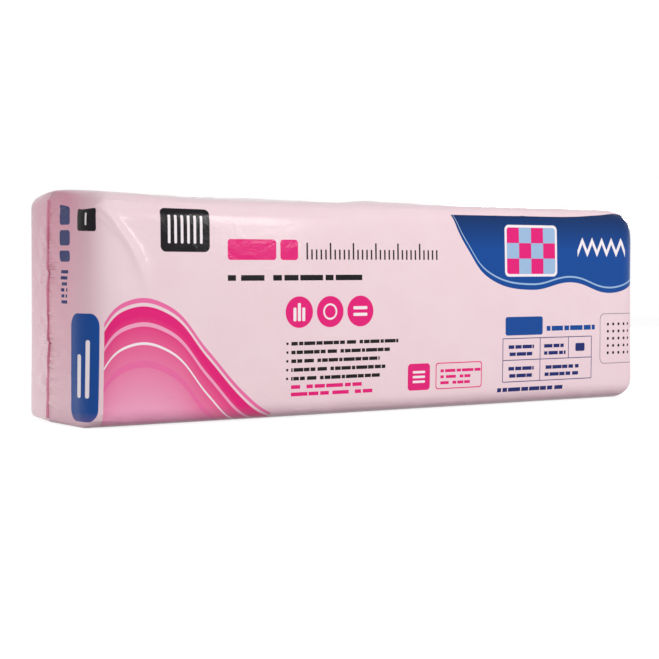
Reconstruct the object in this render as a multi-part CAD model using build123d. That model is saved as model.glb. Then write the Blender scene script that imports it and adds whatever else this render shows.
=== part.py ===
from build123d import *
import os

# A bag of compressed fiberglass batts: sixteen unfaced batts standing on edge, squeezed face to
# face and sealed in a film bag. Millimetres. X runs along the batts, Y through the stack and Z up.
# The origin is at the middle of the underside, which lies flat on the floor.

# Batts: the size they are cut to, and how far the packing squeezes them
batt_length = 1194.0
batt_width = 381.0
batt_loft = 152.0
batt_count = 16
squeeze_ratio = 8.1
batt_gap = 0.3

# Film bag
film = 0.8
film_clearance = 0.3

# How far the stack and the looser film swell past their straight sides, at the middle of each
batt_side_swell = 0.5
bag_side_swell = 4.0
batt_top_swell = 1.0
bag_top_swell = 6.0
batt_end_swell = 5.0
bag_end_rise = 15.0
facet_swell = 2.0

# Rounding of the bag's edges, outside the film, and how much rounder the batts are inside it
floor_edge_radius = 30.0
top_edge_radius = 42.0
upright_edge_radius = 56.0
end_floor_radius = 36.0
end_top_radius = 48.0
batt_rounding = 28.0

# How far the rounded outlines stand off the swell that they cross, so that none only grazes it
outline_relief = 0.5

# Heat-sealed fin that stands up the middle of each end
fin_reach = 5.0
fin_layers = 2
fin_floor_gap = 6.0
fin_top_gap = 4.0
fin_return = 20.0
seal_land = 3.0

packed_thickness = batt_loft / squeeze_ratio
stack_depth = batt_count * packed_thickness + (batt_count - 1) * batt_gap
film_offset = film + film_clearance
bag_depth = stack_depth + 2 * film_offset
bag_height = batt_width + 2 * film_offset
bag_length = batt_length + 2 * film_offset


def section(inset, side_swell, top_swell, rounding):
    """Cross-section of the bag: flat on the floor, bowed sides and a crowned top."""
    half = bag_depth / 2 - inset
    low = inset
    high = bag_height - inset
    middle = (low + high) / 2
    with BuildSketch(Plane.YZ) as sketch:
        with BuildLine():
            Line((-half, low), (half, low))
            ThreePointArc((half, low), (half + side_swell, middle), (half, high))
            ThreePointArc((half, high), (0, high + top_swell), (-half, high))
            ThreePointArc((-half, high), (-half - side_swell, middle), (-half, low))
        make_face()
        bottoms = sketch.vertices().filter_by(lambda vertex: vertex.Y < middle)
        fillet(bottoms, floor_edge_radius + rounding - inset)
        tops = sketch.vertices().filter_by(lambda vertex: abs(vertex.Y - high) < film / 10)
        fillet(tops, top_edge_radius + rounding - inset)
    return sketch.sketch


def end_facet(start, finish):
    """One facet of an end, bowed outward by the film's swell."""
    outward = facet_swell if start[0] > 0 else -facet_swell
    middle = ((start[0] + finish[0]) / 2 + outward, (start[1] + finish[1]) / 2)
    ThreePointArc(start, middle, finish)


def plan(inset, side_swell, end_rise, rounding):
    """Outline from above: straight long sides, and ends that rise to the fin in two facets."""
    half_length = bag_length / 2 - inset
    half_depth = bag_depth / 2 + side_swell + outline_relief - inset
    tip = half_length + end_rise
    land = seal_land / 2
    with BuildSketch(Plane.XY) as sketch:
        with BuildLine():
            Line((-half_length, -half_depth), (half_length, -half_depth))
            end_facet((half_length, -half_depth), (tip, -land))
            Line((tip, -land), (tip, land))
            end_facet((tip, land), (half_length, half_depth))
            Line((half_length, half_depth), (-half_length, half_depth))
            end_facet((-half_length, half_depth), (-tip, land))
            Line((-tip, land), (-tip, -land))
            end_facet((-tip, -land), (-half_length, -half_depth))
        make_face()
        corners = sketch.vertices().filter_by(lambda vertex: abs(vertex.Y) > half_depth / 2)
        fillet(corners, upright_edge_radius + rounding - inset)
    return sketch.sketch


def profile(inset, end_rise, top_swell, rounding):
    """Outline from the front: flat below and above, rounded at both ends."""
    tip = bag_length / 2 + end_rise + outline_relief - inset
    low = inset
    high = bag_height + top_swell + outline_relief - inset
    with BuildSketch(Plane.XZ) as sketch:
        with Locations((0, (low + high) / 2)):
            Rectangle(2 * tip, high - low)
        bottoms = sketch.vertices().filter_by(lambda vertex: vertex.Y < high / 2)
        fillet(bottoms, end_floor_radius + rounding - inset)
        tops = sketch.vertices().filter_by(lambda vertex: abs(vertex.Y - high) < film / 10)
        fillet(tops, end_top_radius + rounding - inset)
    return sketch.sketch


def envelope(inset, side_swell, end_rise, top_swell, rounding=0):
    """The bag's soft block: what the section, the plan and the front outline have in common."""
    body = extrude(section(inset, side_swell, top_swell, rounding), amount=bag_length, both=True)
    body = body & extrude(plan(inset, side_swell, end_rise, rounding), amount=bag_height * 2, both=True)
    return body & extrude(profile(inset, end_rise, top_swell, rounding), amount=bag_depth, both=True)


def end_fins():
    """The sealed fins of both ends: film pressed flat, which follows each end over its rounded edges."""
    outline = profile(outline_relief - fin_reach, bag_end_rise, bag_top_swell, 0)
    plate = extrude(outline, amount=fin_layers * film / 2, both=True)
    low = fin_floor_gap
    high = bag_height + bag_top_swell - fin_top_gap
    reach = bag_length / 2 + bag_end_rise + fin_reach
    start = bag_length / 2 - fin_return
    fins = []
    for side in (-1, 1):
        window = Box(reach - start, bag_depth, high - low)
        fins.append(plate & (Location((side * (start + reach) / 2, 0, (low + high) / 2)) * window))
    return fins


def film_bag():
    """The film as a closed shell, with a fin on each end."""
    solid = envelope(0, bag_side_swell, bag_end_rise, bag_top_swell)
    for fin in end_fins():
        solid = solid + fin
    return solid - envelope(film, bag_side_swell, bag_end_rise, bag_top_swell)


def batts():
    """The squeezed batts as separate slices of the block that fills the bag."""
    block = envelope(film_offset, batt_side_swell, batt_end_swell, batt_top_swell, batt_rounding)
    pitch = packed_thickness + batt_gap
    first = -(batt_count - 1) / 2 * pitch
    slices = []
    for index in range(batt_count):
        reach = packed_thickness + (batt_side_swell if index in (0, batt_count - 1) else 0) * 2
        outward = -1 if index == 0 else 1
        shift = outward * (reach - packed_thickness) / 2
        cutter = Box(2 * bag_length, reach, 4 * bag_height)
        slices.append(block & (Location((0, first + index * pitch + shift, 0)) * cutter))
    return Compound(children=slices)


if __name__ == "__main__":
    os.makedirs("parts", exist_ok=True)
    export_step(film_bag(), "parts/film_bag.step")
    export_step(batts(), "parts/batts.step")
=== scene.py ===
import math

import bmesh
import bpy
import numpy as np
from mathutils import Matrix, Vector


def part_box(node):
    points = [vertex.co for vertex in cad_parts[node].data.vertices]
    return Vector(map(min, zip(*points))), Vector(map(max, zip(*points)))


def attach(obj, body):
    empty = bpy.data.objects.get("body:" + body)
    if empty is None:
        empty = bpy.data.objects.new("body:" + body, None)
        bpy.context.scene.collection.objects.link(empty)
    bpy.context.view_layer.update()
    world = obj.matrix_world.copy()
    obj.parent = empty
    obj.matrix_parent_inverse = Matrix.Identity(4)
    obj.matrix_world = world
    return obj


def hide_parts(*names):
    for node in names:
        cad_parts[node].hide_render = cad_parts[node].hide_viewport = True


# A printed film bag of squeezed fiberglass batts, lying on its long edge. Metres, +X along the
# batts, -Y the printed front, +Z up. Film is laid out in two measures: along, from the middle of
# the bag round to the fin of either end, and around, from the lower front edge up the front, over
# the top, down the back and under.

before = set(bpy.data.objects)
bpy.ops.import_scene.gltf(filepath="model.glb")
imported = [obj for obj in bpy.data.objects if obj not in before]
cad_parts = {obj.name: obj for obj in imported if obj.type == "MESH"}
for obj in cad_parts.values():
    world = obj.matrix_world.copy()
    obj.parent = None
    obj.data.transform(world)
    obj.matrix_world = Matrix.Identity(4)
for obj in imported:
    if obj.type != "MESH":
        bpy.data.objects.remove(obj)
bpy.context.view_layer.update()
film_low, film_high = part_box("film_bag")

# The bag's sharp form, before its edges are softened
fin_reach = 0.005
end_rise = 0.015
side_swell = 0.004
bag_height = 0.3832
ridge_x = film_high.x - fin_reach
corner_x = ridge_x - end_rise
bag_depth = film_high.y - film_low.y - 2 * side_swell
facet_length = math.hypot(end_rise, bag_depth / 2)
along_end = corner_x + facet_length
top_start = bag_height
back_start = top_start + bag_depth
under_start = back_start + bag_height
girth = under_start + bag_depth

# Softened edges, which are rounder at the puffed left end than at the right
top_radius_left = 0.044
top_radius_right = 0.034
floor_radius_left = 0.032
floor_radius_right = 0.036
end_edge_radius = 0.016
upright_radius_tight = 0.040
upright_radius_full = 0.060
upright_radius_plain = 0.044
window_samples = 49

# Rounding of the left and right ends, seen from the front: at the fin, the corners and the floor
end_radius_at_fin = (0.016, 0.030)
end_radius_at_front = (0.046, 0.066)
end_radius_at_back = (0.020, 0.061)
end_radius_at_floor = (0.006, 0.044)

# Loose film over the top: a puff at the left end that dies away to the right
crown_left = 0.0165
crown_middle = 0.0030
crown_right = 0.0018
puff_run = 0.17

# Where each fin jogs sideways: height, shift towards the front, and how far it takes to settle
fin_jogs = {
    -1: ((0.258, 0.0080, 0.020), (0.139, 0.0085, 0.014), (0.075, -0.0020, 0.040)),
    1: ((0.300, -0.0060, 0.018), (0.110, 0.0050, 0.020)),
}
jog_spread = 0.035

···

§ Task instructions: Retype precisely, and only, the span of lines that opens at the line containing "outward = -1 if index == 0 else 1" and closes at the line containing "if empty is", both inclusive.

§ Solution for this task:
        outward = -1 if index == 0 else 1
        shift = outward * (reach - packed_thickness) / 2
        cutter = Box(2 * bag_length, reach, 4 * bag_height)
        slices.append(block & (Location((0, first + index * pitch + shift, 0)) * cutter))
    return Compound(children=slices)


if __name__ == "__main__":
    os.makedirs("parts", exist_ok=True)
    export_step(film_bag(), "parts/film_bag.step")
    export_step(batts(), "parts/batts.step")
=== scene.py ===
import math

import bmesh
import bpy
import numpy as np
from mathutils import Matrix, Vector


def part_box(node):
    points = [vertex.co for vertex in cad_parts[node].data.vertices]
    return Vector(map(min, zip(*points))), Vector(map(max, zip(*points)))


def attach(obj, body):
    empty = bpy.data.objects.get("body:" + body)
    if empty is None:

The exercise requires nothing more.